Part of a data file
Begin

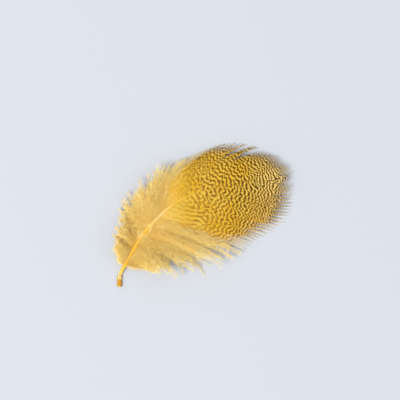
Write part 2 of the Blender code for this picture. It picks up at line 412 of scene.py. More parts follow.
bars = grow_bars()
print("bars grid:", bars.shape, "dark share:", round(float((bars > 0).mean()), 2))

# %% The bars at a place on the feather
PITCH_AT_FOCUS, PITCH_LOSS = 1.62, 0.0228  # mm, and mm less for each mm away from the focus
FURTHEST = 50  # mm from the focus, beyond which the pitch stays as it is


def bars_at(points):
    """Bar values at points of any shape.

    The pitch shrinks away from the focus, so a point at distance r reads the grid at the distance
    pitch / loss * log(start / (start - loss r)), which is the integral of pitch / (start - loss r).
    Between cells the value is weighted by the distances from the four round it.
    """
    offset = points[..., :2] - BAR_FOCUS
    r = np.maximum(np.linalg.norm(offset, axis=-1, keepdims=True), 1e-6)
    pitch = PITCH_AT_FOCUS - PITCH_LOSS * np.minimum(r, FURTHEST)
    stretched = BAR_PITCH / PITCH_LOSS * np.log(PITCH_AT_FOCUS / pitch)
    spot = BAR_FOCUS + offset * stretched / r
    x = np.clip((spot[..., 0] - BAR_AREA[0]) / BAR_CELL, 0, bars.shape[0] - 1.001)
    y = np.clip((spot[..., 1] - BAR_AREA[2]) / BAR_CELL, 0, bars.shape[1] - 1.001)
    i, j = x.astype(int), y.astype(int)
    f, g = x - i, y - j
    near = bars[i, j] * (1 - f) + bars[i + 1, j] * f
    far = bars[i, j + 1] * (1 - f) + bars[i + 1, j + 1] * f
    return near * (1 - g) + far * g


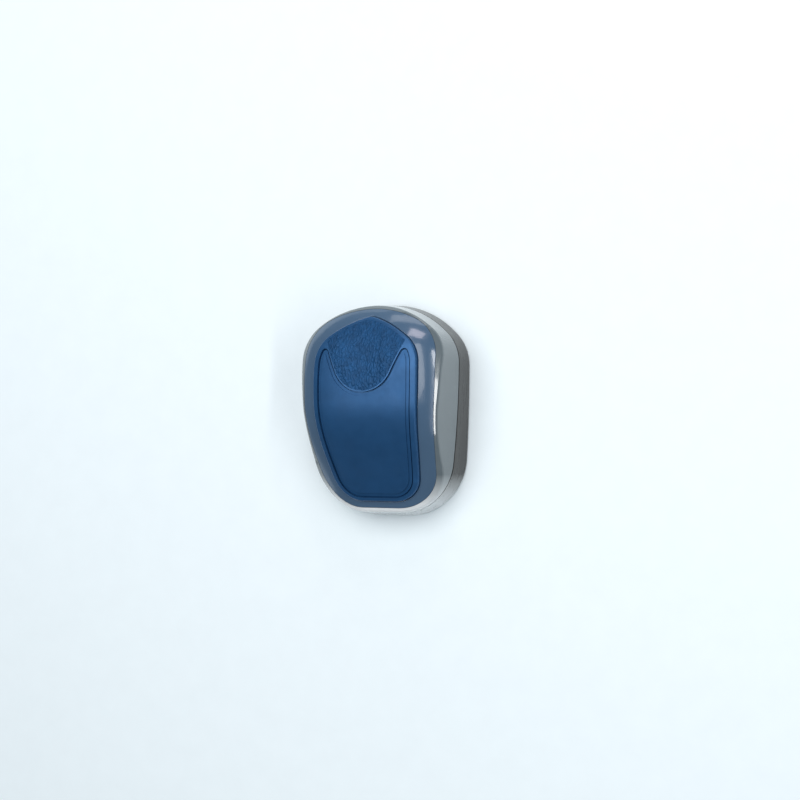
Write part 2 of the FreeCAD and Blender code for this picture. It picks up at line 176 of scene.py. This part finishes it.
def add_floor():
    mesh = bpy.data.meshes.new("floor")
    half = FLOOR_HALF
    corners = [(-half, -half, 0), (half, -half, 0), (half, half, 0), (-half, half, 0)]
    mesh.from_pydata(corners, [], [(0, 1, 2, 3)])
    floor = bpy.data.objects.new("floor", mesh)
    bpy.context.scene.collection.objects.link(floor)
    mesh.materials.append(surface("floor_paper", FLOOR_COLOUR, roughness=0.8, grain=0.6,
                                  bump=0.02, tint=0.01))


# ---- materials ----

class Tree:
    """Small helper for building one material's nodes."""

    def __init__(self, name):
        self.material = bpy.data.materials.new(name)
        self.material.use_nodes = True
        self.nodes = self.material.node_tree.nodes
        self.links = self.material.node_tree.links
        self.shader = self.nodes["Principled BSDF"]
        self.place = self.nodes.new("ShaderNodeTexCoord").outputs["Object"]

    def stretched(self, scale):
        mapping = self.nodes.new("ShaderNodeMapping")
        mapping.inputs["Scale"].default_value = scale
        self.links.new(self.place, mapping.inputs["Vector"])
        return mapping.outputs["Vector"]

    def noise(self, size, detail=4.0, rough=0.55, stretch=(1, 1, 1)):
        """Noise with features about size millimetres across."""
        node = self.nodes.new("ShaderNodeTexNoise")
        node.inputs["Scale"].default_value = 1 / (size * MM)
        node.inputs["Detail"].default_value = detail
        node.inputs["Roughness"].default_value = rough
        self.links.new(self.stretched(stretch), node.inputs["Vector"])
        return node.outputs["Fac"]

    def cell_edges(self, size, stretch):
        """Distance from the seams between cells about size millimetres across."""
        node = self.nodes.new("ShaderNodeTexVoronoi")
        node.feature = "DISTANCE_TO_EDGE"
        node.inputs["Scale"].default_value = 1 / (size * MM)
        self.links.new(self.stretched(stretch), node.inputs["Vector"])
        return node.outputs["Distance"]

    def ramp(self, value, low, high, start=TONE_START, end=TONE_END):
        """Goes from low to high as value goes from start to end."""
        node = self.nodes.new("ShaderNodeMapRange")
        node.inputs["From Min"].default_value = start
        node.inputs["From Max"].default_value = end
        node.inputs["To Min"].default_value = low
        node.inputs["To Max"].default_value = high
        self.links.new(value, node.inputs["Value"])
        return node.outputs["Result"]

    def tones(self, value, dark, pale, start=TONE_START, end=TONE_END):
        """Goes from one colour to the other as value goes from start to end."""
        node = self.nodes.new("ShaderNodeValToRGB")
        elements = node.color_ramp.elements
        for element, at, colour in zip(elements, (start, end), (dark, pale)):
            element.position = at
            element.color = (*colour, 1)
        self.links.new(value, node.inputs["Fac"])
        return node.outputs["Color"]

    def mixed(self, share, first, second):
        """The first colour where share is 0, the second where it is 1."""
        node = self.nodes.new("ShaderNodeMix")
        node.data_type = "RGBA"
        self.links.new(share, node.inputs["Factor"])
        self.links.new(first, node.inputs["A"])
        self.links.new(second, node.inputs["B"])
        return node.outputs["Result"]

    def bump(self, height, strength, depth, onto=None):
        """Normals of a relief depth millimetres deep, laid over those of another when given."""
        node = self.nodes.new("ShaderNodeBump")
        node.inputs["Strength"].default_value = strength
        node.inputs["Distance"].default_value = depth * MM
        self.links.new(height, node.inputs["Height"])
        if onto:
            self.links.new(onto, node.inputs["Normal"])
        return node.outputs["Normal"]

    def sharp_edge_mask(self):
        """1 on the sharp outer edges, 0 elsewhere."""
        geometry = self.nodes.new("ShaderNodeNewGeometry")
        return self.ramp(geometry.outputs["Pointiness"], 0.0, 1.0, EDGE_START, EDGE_END)

    def set(self, **values):
        for name, value in values.items():
            self.shader.inputs[name.replace("_", " ")].default_value = value

    def use(self, **outputs):
        for name, output in outputs.items():
            self.links.new(output, self.shader.inputs[name.replace("_", " ")])


def scaled(colour, factor):
    return tuple(min(channel * factor, 1.0) for channel in colour)


def surface(name, colour, roughness, grain=0.25, bump=0.15, tint=0.08, wear=0.0, metallic=0.0,
            stretch=(1, 1, 1)):
    """Moulded or brushed surface: mottled colour, uneven gloss, fine relief and, with wear, paler
    edges."""
    tree = Tree(name)
    tree.set(Metallic=metallic)
    mottle = tree.tones(tree.noise(size=9.0, stretch=stretch),
                        scaled(colour, 1 - tint), scaled(colour, 1 + tint))
    if wear:
        pale = tree.tones(tree.noise(size=1.5),
                          scaled(colour, 1 + wear), scaled(colour, 1 + 2 * wear))
        mottle = tree.mixed(tree.sharp_edge_mask(), mottle, pale)
    smudge = tree.ramp(tree.noise(size=4.0, stretch=stretch),
                       low=0.85 * roughness, high=1.2 * roughness)
    relief = tree.bump(tree.noise(grain, detail=6.0, rough=0.6, stretch=stretch), bump, depth=0.02)
    tree.use(Base_Color=mottle, Roughness=smudge, Normal=relief)
    return tree.material


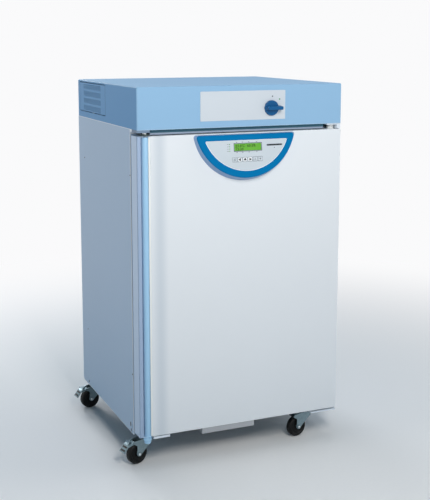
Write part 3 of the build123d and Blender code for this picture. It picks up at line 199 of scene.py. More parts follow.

End

Print exactly the lines from the beginning of the entries through the line with "of any shape.". Output nothing more.

SOLUTION FOR THIS EXERCISE:
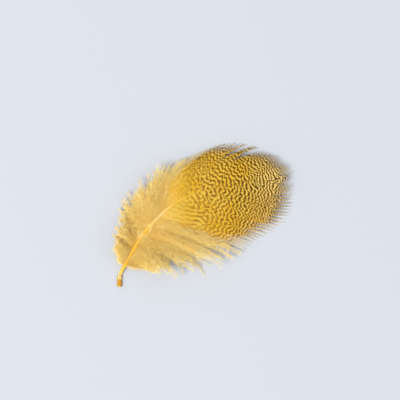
Write part 2 of the Blender code for this picture. It picks up at line 412 of scene.py. More parts follow.
bars = grow_bars()
print("bars grid:", bars.shape, "dark share:", round(float((bars > 0).mean()), 2))

# %% The bars at a place on the feather
PITCH_AT_FOCUS, PITCH_LOSS = 1.62, 0.0228  # mm, and mm less for each mm away from the focus
FURTHEST = 50  # mm from the focus, beyond which the pitch stays as it is


def bars_at(points):
    """Bar values at points of any shape.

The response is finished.